Chipotles are red, ripe (but sometimes green) jalapeño chile peppers that are dried at low temperature in the presence of smoke. The Scoville Heat Unit (SHU) rating of chipotles is said to be in the range of 5,000-20,000 SHUs, making them medium hot. Sometimes, other pepper varieties are sometimes used, but when most people talk about chipotles, they’re talking about dried jalapeños.
At the time of this writing, chipotle is a trendy flavor ingredient in all sorts of commercial products, including salad dressings, salsas, dipping sauces, flavored mayonnaise, and even a new variety of Tabasco sauce. You can make your own chipotles in the Weber Bullet, then grind them into a fine powder using a spice mill or coffee grinder. They add a smokey zing to any recipe.
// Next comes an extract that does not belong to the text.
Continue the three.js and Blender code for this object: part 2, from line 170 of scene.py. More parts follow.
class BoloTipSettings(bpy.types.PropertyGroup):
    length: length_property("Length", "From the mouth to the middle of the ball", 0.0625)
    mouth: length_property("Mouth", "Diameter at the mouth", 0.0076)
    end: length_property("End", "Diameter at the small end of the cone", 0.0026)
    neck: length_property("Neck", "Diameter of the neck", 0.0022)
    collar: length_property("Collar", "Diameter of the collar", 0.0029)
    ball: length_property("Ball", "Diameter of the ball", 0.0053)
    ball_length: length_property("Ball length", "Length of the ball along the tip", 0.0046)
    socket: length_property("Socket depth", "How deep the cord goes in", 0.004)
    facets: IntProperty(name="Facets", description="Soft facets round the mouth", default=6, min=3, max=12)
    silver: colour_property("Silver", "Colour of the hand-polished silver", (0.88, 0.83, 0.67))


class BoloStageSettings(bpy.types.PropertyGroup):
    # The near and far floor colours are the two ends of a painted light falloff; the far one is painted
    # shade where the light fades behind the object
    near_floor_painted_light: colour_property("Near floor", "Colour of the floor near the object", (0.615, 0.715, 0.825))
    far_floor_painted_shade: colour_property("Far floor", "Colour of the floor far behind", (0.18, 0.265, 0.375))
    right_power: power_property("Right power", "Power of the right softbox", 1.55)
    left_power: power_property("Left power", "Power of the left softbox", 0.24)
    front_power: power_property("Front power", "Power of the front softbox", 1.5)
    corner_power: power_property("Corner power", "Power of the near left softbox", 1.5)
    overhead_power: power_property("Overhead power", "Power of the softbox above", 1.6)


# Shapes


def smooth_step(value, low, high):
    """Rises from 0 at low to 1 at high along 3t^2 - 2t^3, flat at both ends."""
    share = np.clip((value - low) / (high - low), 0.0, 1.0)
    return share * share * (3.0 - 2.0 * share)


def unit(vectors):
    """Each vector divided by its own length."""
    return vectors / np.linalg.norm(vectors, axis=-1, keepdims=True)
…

Here are some photos from when I made chipotles using the WSM on July 4, 2003.
Prepping The Peppers
Unless you have cast iron hands, now is the time to put on a pair of disposable food service gloves to protect your hands while cutting and handling the peppers. Also, do not touch your eyes, nose, or face while working with the peppers, or you’ll regret it!
Cut off the top of each pepper to remove the stem, then cut in half lengthwise. This promotes faster drying in the cooker.
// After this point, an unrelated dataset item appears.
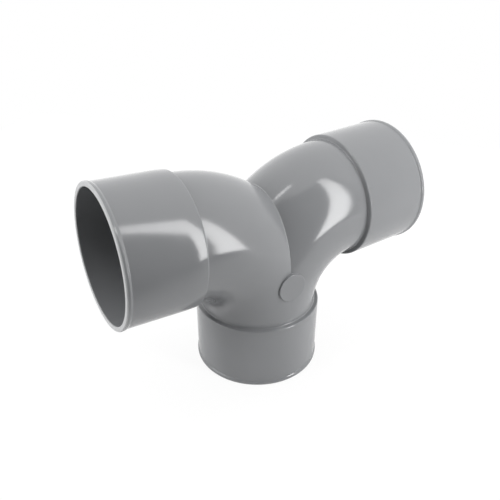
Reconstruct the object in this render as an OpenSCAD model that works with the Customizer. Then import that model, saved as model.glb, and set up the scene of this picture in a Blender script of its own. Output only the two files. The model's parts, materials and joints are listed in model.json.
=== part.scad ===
// Double elbow: one moulded plastic fitting that joins one upright drain pipe to two level runs.
// A tail socket opens downwards. Above it two bends leave back to back, and each ends in an
// arm socket. The bends share one chamber where they part.
// Origin: the middle of the tail's mouth. +Z runs up the tail and +X along one arm.

/* [Pipe] */
// Outside diameter of the pipe that each socket takes
pipe_d = 100; // [80:1:120]
// Play of the pipe in its socket, on the diameter
pipe_play = 0.3; // [0.1:0.05:0.8]

/* [Sockets] */
// Depth of each socket, from its mouth to the ledge that stops the pipe
socket_depth = 52; // [35:0.5:70]
// Wall of the sockets
socket_wall = 3.1; // [2.5:0.1:5]
// Width of the ledge that stops the pipe
stop_ledge = 3.75; // [3:0.05:5]
// Rounding of the ledge's inner edge
stop_round = 1.2; // [0.4:0.1:2]
// Chamfer inside the mouth, which leads the pipe in
lead_in = 0.4; // [0.2:0.1:1.8]

/* [Rim of the mouths] */
// Height of the rim over the socket's wall
rim_proud = 0.8; // [0.4:0.1:2]
// Length of the rim, from the mouth to where it runs out
rim_len = 4.4; // [4:0.1:8]
// Length of the rim's run-out, a soft step down to the wall
rim_fade = 2; // [1:0.1:3]
// Rounding of the rim's front edge
rim_nose = 0.6; // [0.4:0.1:1.4]

/* [Shoulders] */
// Distance from the tail's ledge to its outer shoulder
tail_seat = 4.4; // [2:0.1:12]
// Distance from an arm's ledge to its outer shoulder
arm_seat = 7.4; // [2:0.1:12]
// Length of the shoulder's slope, along the socket's axis
shoulder_rise = 0.7; // [0.4:0.1:3]
// Rounding of the shoulder's outer edge
shoulder_round = 1.2; // [0.5:0.1:2.2]
// Rounding of the shoulder's foot
foot_round = 1; // [0.4:0.1:1.8]

/* [Bends] */
// Wall of the bends and necks
body_wall = 3.2; // [2.5:0.1:5]
// Radius of each bend, on its centreline
bend_r = 72.5; // [66:0.5:110]
// Angle through which each bend turns
bend_angle = 87.5; // [75:0.5:92]
// Straight neck between the tail's shoulder and the bends
tail_neck = 4.2; // [3.5:0.1:30]
// Straight neck between a bend and its arm's shoulder
arm_neck = 3.6; // [3.5:0.1:30]
// Step from the bends out to the tail's neck, inside and outside, left by the mould's split
mould_step = 0.1; // [0.05:0.05:0.4]

/* [Front pad] */
// Diameter of the flat round pad on the front
pad_d = 24; // [10:0.5:40]
// Height of the pad's face over the fattest part of the bends
pad_proud = 1.5; // [0.8:0.1:4]
// Height of the pad's centre above the start of the bends
pad_rise = 31.5; // [15:0.5:55]

/* [Hidden] */

pipe_grey = [0.56, 0.57, 0.58];

// Facets of a full turn, and steps of a rounded corner
turn_steps = 144;
corner_steps = 6;
// How far a cut runs past the face that it opens
overcut = 2;
// How far the ring of a bend turns on below the bend's start, before it is cut level
overturn = 5;
// How far a neck's core runs on into its bend, so that the two overlap
core_len = 1;
// How much less the core's radius is than its neck's, so that the core stays inside the bend
core_gap = 2 * mould_step;

socket_r = (pipe_d + pipe_play) / 2;
socket_outer_r = socket_r + socket_wall;
rim_r = socket_outer_r + rim_proud;
waterway_r = socket_r - stop_ledge;
body_r = waterway_r + body_wall;

// Each socket's outer length, from its mouth to its shoulder
tail_len = socket_depth + tail_seat;
arm_len = socket_depth + arm_seat;

// Where the bends start, and the length of an arm from its bend to its mouth
bend_z = tail_len + tail_neck;
arm_run = arm_len + arm_neck;

// The rim's run-out is two equal arcs that turn against each other
fade_round = (rim_fade * rim_fade + rim_proud * rim_proud) / (4 * rim_proud);

// Points of an arc that rounds the corner at b, on the way from a to c
function rounded(a, b, c, r) =
    let (
        back = (a - b) / norm(a - b),
        ahead = (c - b) / norm(c - b),
        half = acos(back * ahead) / 2,
        centre = b + (back + ahead) / norm(back + ahead) * r / sin(half),
        first = b + back * r / tan(half) - centre,
        last = b + ahead * r / tan(half) - centre,
        sweep = atan2(first.x * last.y - first.y * last.x, first * last)
    )
    [for (i = [0 : corner_steps])
        let (t = sweep * i / corner_steps)
        centre + [first.x * cos(t) - first.y * sin(t), first.x * sin(t) + first.y * cos(t)]];

// Points of a soft step from radius r1 at height h1 to a smaller radius r2 at height h2
function soft_step(r1, h1, r2, h2, r) =
    let (reach = asin((h2 - h1) / 2 / r))
    concat(
        [for (i = [0 : corner_steps])
            let (t = reach * i / corner_steps)
            [r1 - r * (1 - cos(t)), h1 + r * sin(t)]],
        [for (i = [1 : corner_steps])
            let (t = reach * (1 - i / corner_steps))
            [r2 + r * (1 - cos(t)), h2 - r * sin(t)]]
    );

// Points of a neck's end, with its core
function neck_end(neck_r, top) =
    [
        [neck_r, top],
        [neck_r - core_gap, top],
        [neck_r - core_gap, top + core_len],
        [0, top + core_len]
    ];

// Outside of a socket and its neck as a solid plug, with its mouth at z = 0
module socket_plug(len, neck, neck_r) {
    mouth_edge = [rim_r, 0];
    shoulder = [socket_outer_r, len];
    foot = [neck_r, len + shoulder_rise];
    top = len + neck;
    rotate_extrude($fn = turn_steps)
        polygon(concat(
            [[0, 0]],
            rounded([0, 0], mouth_edge, [rim_r, rim_len], rim_nose),
            soft_step(rim_r, rim_len - rim_fade, socket_outer_r, rim_len, fade_round),
            rounded([socket_outer_r, 0], shoulder, foot, shoulder_round),
            rounded(shoulder, foot, [neck_r, top], foot_round),
            neck_end(neck_r, top)
        ));
}

// Inside of the same socket: the lead-in, the pipe's seat, the ledge and the waterway
module socket_hollow(len, neck, neck_r) {
    ledge_edge = [neck_r, socket_depth];
    top = len + neck;
    rotate_extrude($fn = turn_steps)
        polygon(concat(
            [
                [0, -overcut],
                [socket_r + lead_in + overcut, -overcut],
                [socket_r, lead_in],
                [socket_r, socket_depth]
            ],
            rounded([socket_r, socket_depth], ledge_edge, [neck_r, top], stop_round),
            neck_end(neck_r, top)
        ));
}

// The place where the +X bend ends, with +Z pointing out along its arm
module at_bend_end() {
    translate([bend_r, 0, bend_z])
        rotate([0, bend_angle, 0])
            translate([-bend_r, 0, 0])
                children();
}

// The +X side above the tail's neck: a bend at radius r, and its arm, which the child gives as a
// socket with its mouth at z = 0. The bend is a sector of a ring that ends square at the arm and
// starts below the bend. The two are joined in the frame of the bend's end, where their ends meet
// exactly, and are then cut off level at the tail's neck and upright at the middle plane.
module bend_and_arm(r) {
    reach = bend_r + arm_run + rim_r + overcut;
    intersection() {
        at_bend_end() {
            translate([bend_r, 0, 0])
                rotate([90, 0, 0])
                    rotate_extrude(start = 180, angle = bend_angle + overturn, $fn = turn_steps)
                        translate([bend_r, 0])
                            circle(r = r, $fn = turn_steps);
            translate([0, 0, arm_run])
                rotate([180, 0, 0])
                    children();
        }
        translate([0, -reach, bend_z])
            cube([reach, 2 * reach, reach]);
    }
}

module both_sides() {
    children();
    mirror([1, 0, 0])
        children();
}

// Outside of the whole fitting, filled
module skin() {
    socket_plug(tail_len, tail_neck, body_r + mould_step);
    both_sides()
        bend_and_arm(body_r)
            socket_plug(arm_len, arm_neck, body_r);
}

// Everything inside it: three sockets and the chamber that joins them
module waterway() {
    socket_hollow(tail_len, tail_neck, waterway_r + mould_step);
    both_sides()
        bend_and_arm(waterway_r)
            socket_hollow(arm_len, arm_neck, waterway_r);
}

// Flat round pad on the front, over the foot of the crease between the bends
module front_pad() {
    translate([0, 0, bend_z + pad_rise])
        rotate([90, 0, 0])
            cylinder(d = pad_d, h = body_r + pad_proud, $fn = turn_steps);
}

module double_elbow() {
    color(pipe_grey)
        difference() {
            union() {
                skin();
                front_pad();
            }
            waterway();
        }
}

double_elbow();
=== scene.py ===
# %% [markdown]
# # A moulded double elbow for a drain
#
# The object is one piece of grey rigid PVC. An upright socket at the bottom, the tail, takes a
# pipe from below. Above it two bends leave back to back, and each ends in a nearly level socket,
# an arm. This lesson loads the measured model, sweeps the fitting's wall again with Geometry
# Nodes so that its edges have their true small roundings, gives it the satin finish of moulded
# plastic, and lights it as a studio would.

import json
import math

import bmesh
import bpy
from mathutils import Matrix, Vector


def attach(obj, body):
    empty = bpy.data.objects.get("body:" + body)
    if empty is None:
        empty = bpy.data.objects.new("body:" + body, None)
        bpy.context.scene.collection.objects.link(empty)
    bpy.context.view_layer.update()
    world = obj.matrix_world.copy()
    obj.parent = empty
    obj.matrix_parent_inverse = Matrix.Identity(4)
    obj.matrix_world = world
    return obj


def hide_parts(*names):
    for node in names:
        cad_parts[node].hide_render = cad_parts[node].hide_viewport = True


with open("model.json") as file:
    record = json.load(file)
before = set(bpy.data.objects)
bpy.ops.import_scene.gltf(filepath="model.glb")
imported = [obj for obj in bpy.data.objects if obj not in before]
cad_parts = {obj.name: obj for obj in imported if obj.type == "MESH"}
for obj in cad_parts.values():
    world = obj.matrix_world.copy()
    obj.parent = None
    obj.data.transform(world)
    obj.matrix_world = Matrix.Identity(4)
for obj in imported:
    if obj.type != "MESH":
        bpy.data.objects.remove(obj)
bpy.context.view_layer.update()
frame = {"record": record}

# %% [markdown]
# ## The sizes
#
# The model's record states how wide the bores of the sockets are. All other sizes of the wall are
# written here once, in millimetres, because that is how a maker would give them. Only the last
# step turns them into metres. In the photograph the arms' mouths have a rounder nose than the
# tail's, so each has its own. The rims are a hair lower than measured, which keeps the looks
# inside the measured box.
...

If you want to retain all of the pepper’s heat in the finished product, leave the ribs and seeds intact; if not, remove them now using a paring knife.
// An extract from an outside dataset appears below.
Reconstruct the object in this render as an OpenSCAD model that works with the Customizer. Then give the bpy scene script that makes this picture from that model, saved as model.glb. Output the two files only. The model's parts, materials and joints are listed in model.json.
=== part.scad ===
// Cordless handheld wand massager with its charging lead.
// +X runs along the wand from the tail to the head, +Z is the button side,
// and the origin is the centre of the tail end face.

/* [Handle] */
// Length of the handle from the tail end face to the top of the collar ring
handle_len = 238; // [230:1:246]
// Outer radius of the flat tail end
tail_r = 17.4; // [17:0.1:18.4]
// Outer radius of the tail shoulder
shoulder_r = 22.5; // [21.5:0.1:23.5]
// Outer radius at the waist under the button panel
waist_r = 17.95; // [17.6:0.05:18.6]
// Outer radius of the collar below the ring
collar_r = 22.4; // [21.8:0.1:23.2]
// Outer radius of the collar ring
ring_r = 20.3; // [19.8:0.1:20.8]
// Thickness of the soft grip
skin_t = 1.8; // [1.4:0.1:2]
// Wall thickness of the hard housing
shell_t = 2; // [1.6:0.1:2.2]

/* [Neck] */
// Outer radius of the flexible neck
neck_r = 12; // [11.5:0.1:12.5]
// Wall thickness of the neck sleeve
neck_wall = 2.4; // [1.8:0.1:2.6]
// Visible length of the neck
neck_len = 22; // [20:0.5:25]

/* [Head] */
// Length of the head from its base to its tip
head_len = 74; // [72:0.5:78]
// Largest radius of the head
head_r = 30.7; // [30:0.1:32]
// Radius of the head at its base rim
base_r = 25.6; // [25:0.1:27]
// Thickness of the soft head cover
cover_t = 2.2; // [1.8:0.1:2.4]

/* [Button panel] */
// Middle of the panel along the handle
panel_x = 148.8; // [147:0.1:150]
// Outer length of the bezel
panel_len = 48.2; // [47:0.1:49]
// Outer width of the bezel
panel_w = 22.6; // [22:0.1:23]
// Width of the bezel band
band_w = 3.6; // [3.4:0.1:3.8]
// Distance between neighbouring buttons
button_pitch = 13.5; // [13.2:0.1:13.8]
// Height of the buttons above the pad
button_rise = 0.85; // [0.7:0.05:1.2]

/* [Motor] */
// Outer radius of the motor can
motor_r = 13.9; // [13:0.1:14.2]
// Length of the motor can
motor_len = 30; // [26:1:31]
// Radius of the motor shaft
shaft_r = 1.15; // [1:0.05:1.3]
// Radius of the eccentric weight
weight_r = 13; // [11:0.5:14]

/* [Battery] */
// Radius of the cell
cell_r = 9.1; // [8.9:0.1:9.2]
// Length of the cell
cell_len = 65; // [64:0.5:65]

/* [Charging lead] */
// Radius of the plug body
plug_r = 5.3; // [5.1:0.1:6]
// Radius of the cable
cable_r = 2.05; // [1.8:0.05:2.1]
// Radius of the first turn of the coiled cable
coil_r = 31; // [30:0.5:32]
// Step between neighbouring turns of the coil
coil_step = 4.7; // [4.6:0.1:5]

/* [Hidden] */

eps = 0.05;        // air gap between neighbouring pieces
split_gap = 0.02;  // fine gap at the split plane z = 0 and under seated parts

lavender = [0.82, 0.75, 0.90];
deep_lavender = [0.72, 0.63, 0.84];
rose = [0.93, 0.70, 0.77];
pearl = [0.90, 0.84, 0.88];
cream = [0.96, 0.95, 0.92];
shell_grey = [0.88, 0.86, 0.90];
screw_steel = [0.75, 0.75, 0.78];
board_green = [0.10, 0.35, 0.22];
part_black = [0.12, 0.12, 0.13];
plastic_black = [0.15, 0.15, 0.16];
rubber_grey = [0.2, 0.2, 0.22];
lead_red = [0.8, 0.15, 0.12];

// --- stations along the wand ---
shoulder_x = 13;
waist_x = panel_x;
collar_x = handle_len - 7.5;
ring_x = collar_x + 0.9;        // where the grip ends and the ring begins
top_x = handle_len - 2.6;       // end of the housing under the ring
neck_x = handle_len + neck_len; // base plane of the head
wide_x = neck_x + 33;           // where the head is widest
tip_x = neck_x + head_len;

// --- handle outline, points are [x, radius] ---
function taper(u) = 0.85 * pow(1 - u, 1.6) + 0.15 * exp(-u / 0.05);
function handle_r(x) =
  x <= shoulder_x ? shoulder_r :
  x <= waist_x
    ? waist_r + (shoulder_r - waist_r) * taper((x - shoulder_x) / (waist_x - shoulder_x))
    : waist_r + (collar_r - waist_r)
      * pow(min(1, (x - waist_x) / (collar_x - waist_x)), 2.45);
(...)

Spray the cooking grates with non-stick spray and arrange the peppers cut-side up.
Setting Up The WSM For Smoke Drying
I smoked these jalapeños using the hot plate method described in the Smoke-Dried Tomatoes article.
Put an electric hot plate and 8″ cast iron skillet on the charcoal grate. Set the hot plate to HIGH. Put 1 small chunk of dry oak or pecan smoke wood in the skillet and place a perforated disposable pie tin over the skillet as a lid. The pie tin protects the skillet from drips and ensures that the wood does not burst into flames.
Put the middle cooking section in place and run the electrical cord out the access door opening. Fasten the door upside down so the cord exits at the bottom of the opening.
Do not put the water pan in the cooker. Put the peppers in the cooker and replace the WSM lid.
Set all vents, top and bottom, to 100% open. Plug in the hot plate and within a few minutes you’ll have smoke and 150-160°F temperatures in the cooker.
Depending on weather conditions, the amount of food being smoke-dried, and the heat output of the hot plate, you may need to adjust the hot plate to a lower setting to maintain the 150-160°F temperature that’s ideal for smoke drying peppers. If the cooker runs a bit hotter than this range, that’s OK. If it gets over 200°F, just unplug the hot plate, let the cooker cool down, then adjust the hot plate temperature setting.
About once an hour, open the access door and add a small chunk of smoke wood to the skillet. Five or six applications of smoke wood should be enough.
Smoke Drying The Jalapeños
For these jalapeños, I used 5 small chunks of oak smoke wood, each one applied about an hour apart. After burning all 5 pieces, I just let the hot plate finish the drying process.
I started smoke drying the peppers at 12:35pm, and they were finished at 7:20pm.
After smoke drying, let the chipotles air-dry for 1-2 days to make sure they’re good and dry. Place in an air-tight container and store in a cool, dark location with the rest of your spices.